Your woodworking machinery can be an expensive investment. Even low cost equipment can add up when you consider all your machining needs. A tablesaw, bandsaw, some planing and sanding equipment and you could be looking at the price of a small car. With this in mind, it’s important that you maximise the use of every machine you have.

This could mean doing more than the machine was intended for. Your tablesaw for example is quite capable of doing much more than sizing your material. With a sliding table it can straighten a piece of wood, lowering the blade can result in grooves or trenches, and tilting the blade will enable you to make mitred boxes. Here we'll look at using this machine to safely make a simple bridle or open mortise and tenon joint with the aid of easy-to-make jigs.

Mortise and tenon

A mortise and tenon is a traditional woodworking joint. Other types of joints that can be cut with a tablesaw are housing joints, where a slot is removed to fit the entire thickness of another piece, and the box-lock, pin or finger joint.
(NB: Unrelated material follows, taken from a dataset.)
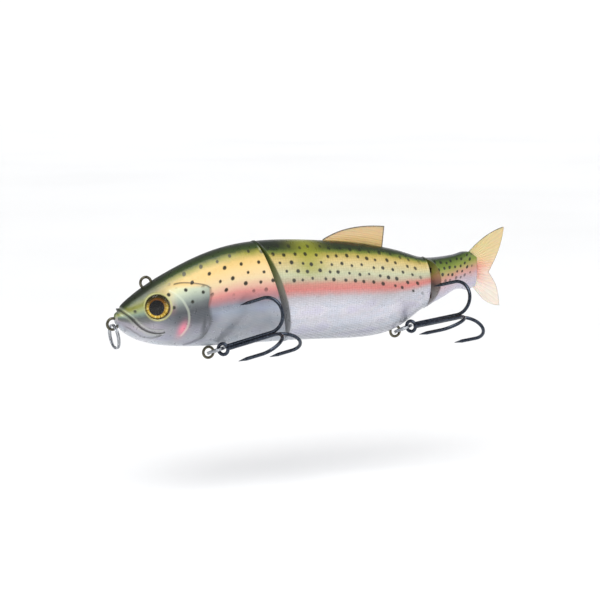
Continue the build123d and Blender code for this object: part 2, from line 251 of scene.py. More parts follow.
def close_skin(name, grid, fields, front_faces, rear_faces):
    """A closed mesh from a skin's grid and the flat or bevelled ends of its joints."""
    rows, count = grid.shape[:2]
    verts = [grid.reshape(-1, 3)]
    data = {key: [values.ravel()] for key, values in fields.items()}
    faces = []
    for i in range(rows - 1):
        faces += ring_faces(i * count, (i + 1) * count, count)
    total = rows * count
    for row, ends, first in ((0, front_faces, True), (rows - 1, rear_faces, False)):
        rim = grid[row]
        heart = rim.mean(axis=0)
        previous = row * count
        for r in np.linspace(1, 0, CAP_RINGS + 1)[1:-1]:
            ring = heart + (rim - heart) * r
            if ends:
                ring[:, 0] = joint_x(ends, ring[:, 1], ring[:, 2])
            else:
                sign = -1 if first else 1
                ring[:, 0] = rim[:, 0] + sign * 0.9 * np.sqrt(1 - r * r)
            verts.append(ring)
            for key, values in fields.items():
                data[key].append(np.ones(count) if key == "end" else values[row])
            faces += ring_faces(total, previous, count) if first else ring_faces(previous, total, count)
            previous = total
            total += count
        tip = ring.mean(axis=0)
        verts.append(tip[None])
        for key, values in fields.items():
            data[key].append(np.array([1.0 if key == "end" else values[row].mean()]))
        for j in range(count):
            k = (j + 1) % count
            faces.append((total, previous + k, previous + j) if not first else (total, previous + j, previous + k))
        total += 1
    return add_mesh(name, np.concatenate(verts), faces, {k: np.concatenate(v) for k, v in data.items()})


def jitter(row, index, side, salt):
    """A repeatable number from -1 to 1 for one spot."""
    s = np.sin(row * 127.1 + index * 311.7 + side * 74.7 + salt * 53.3) * 43758.5453
    return 2 * (s - np.floor(s)) - 1


# Rows of spots: depth below the ridge in mm, and how dark the row is.
HEAD_SPOTS = [(3.6, 0.85), (7.6, 1.0), (12.0, 1.0), (16.4, 1.0), (20.2, 0.7)]
MID_SPOTS = [(2.6, 0.75), (5.9, 0.95), (9.4, 1.0), (12.9, 1.0), (16.4, 0.95)]
TAIL_SPOTS = [(2.2, 0.95), (4.9, 1.0), (7.6, 1.0), (10.4, 0.7)]


def spots(grid, rows, pitch, size, start):
    """Dark spots in staggered rows that follow the back: pitch, size and start are in mm."""
    x, y, z = grid[..., 0], grid[..., 1], grid[..., 2]
    middle, half, _ = section(x)
    depth = middle + half - z
    side = np.sign(y)
    mask = np.zeros_like(x)
    for k, (row, strength) in enumerate(rows):
        shift = start + (k % 2) * pitch / 2
        index = np.round((x - shift) / pitch)
        px = shift + index * pitch + 0.16 * pitch * jitter(k, index, side, 1)
        pd = row + 0.5 * jitter(k, index, side, 2)
        scale = 1 + 0.22 * jitter(k, index, side, 3)
        away = np.hypot((x - px) / (size[0] * scale), (depth - pd) / (size[1] * scale))
        mask = np.maximum(mask, strength * (1 - smooth(0.82, 1.12, away)))
    return mask


def skin_grid(front, rear):
    """The plain skin between two lines of x, one value for each angle."""
    angle = np.linspace(0, 2 * np.pi, SKIN_COLUMNS, endpoint=False)
    rows = int((rear.max() - front.min()) / SKIN_STEP)
    s = np.linspace(0, 1, rows)[:, None]
    x = front + (rear - front) * s
    grid = surface(x, np.broadcast_to(angle, x.shape))
    height = np.broadcast_to(np.cos(angle), x.shape)
    return grid, height


def soften_ends(grid, normals, front, rear):
    """Rolls the skin's first and last rows inwards, so that its rims catch the light."""
    if rear:
        away = np.linalg.norm(grid - grid[-1:], axis=-1)
        grid -= normals * (EDGE_ROUND * (1 - smooth(0, 2.6 * EDGE_ROUND, away)) ** 2)[..., None]
    if front:
        away = np.linalg.norm(grid - grid[:1], axis=-1)
        grid -= normals * (EDGE_ROUND * (1 - smooth(0, 2.6 * EDGE_ROUND, away)) ** 2)[..., None]


SEAM_WIDTH = 0.35


def seam(grid):
    """The shallow parting line where the two half shells meet."""
    return 1 - smooth(0.1, SEAM_WIDTH, np.abs(grid[..., 1]))


angles = np.linspace(0, 2 * np.pi, SKIN_COLUMNS, endpoint=False)

# Eyes: the floor of each socket is where the CAD foil lies.
eye_frames = {}
for side_name in ("left", "right"):
    foil = cad_points(f"eye_foil_{side_name}")
    lens = cad_points(f"eye_lens_{side_name}")
    centre = foil.mean(axis=0)
    axis = np.linalg.svd(foil - centre)[2][2]
    axis *= np.sign(axis @ (lens.mean(axis=0) - centre))
    radius = np.linalg.norm(foil - centre, axis=1).max()
    eye_frames[side_name] = (centre, axis, radius, ((lens - centre) @ axis).max())

# Lines of the head, as (x, z) on either flank.
MOUTH = curve_points([
    (1.7, 6.6), (4.0, 4.9), (6.3, 2.9), (8.6, 0.4), (11.2, -1.9), (14.4, -3.6), (17.6, -4.2), (20.6, -4.0),
])
LIP = curve_points([(3.0, 0.2), (5.6, -1.4), (8.6, -3.6), (12.0, -5.6), (16.0, -6.3), (19.6, -5.4)])
GILL_TOP = curve_points([(25.6, 16.4), (29.0, 16.9), (34.0, 16.6), (39.0, 15.6), (41.0, 14.4)])
GILL_REAR = curve_points([
    (41.0, 14.4), (41.0, 10.5), (40.2, 6.8), (40.9, 3.0), (41.0, -0.5), (39.2, -5.7), (36.4, -8.6), (31.0, -10.6),
])
CHEEK = curve_points([(23.4, 13.6), (27.4, 10.6), (30.3, 6.0), (31.2, 1.8), (30.6, -2.5), (28.4, -6.0)])
NOSTRIL = (8.2, 5.6)
BLUSH = (28.6, -3.0)  # middle of the pink patch
CHEEK_SPOTS = [(22.6, 12.2), (24.4, 6.7), (30.1, 13.9), (32.7, 8.8), (37.8, 12.7)]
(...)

This latter joint has some decorative possibilities if it is cut cleanly. The range of woodworking joints that can be made on a tablesaw is limited as the large-diameter sawblade needs to pass entirely through the workpiece, so stopped joints cannot be done. In addition, angular joints such as open dovetails look unsightly, especially in the socket, where the sawblade cannot produce the sharp corner required for a neat fit.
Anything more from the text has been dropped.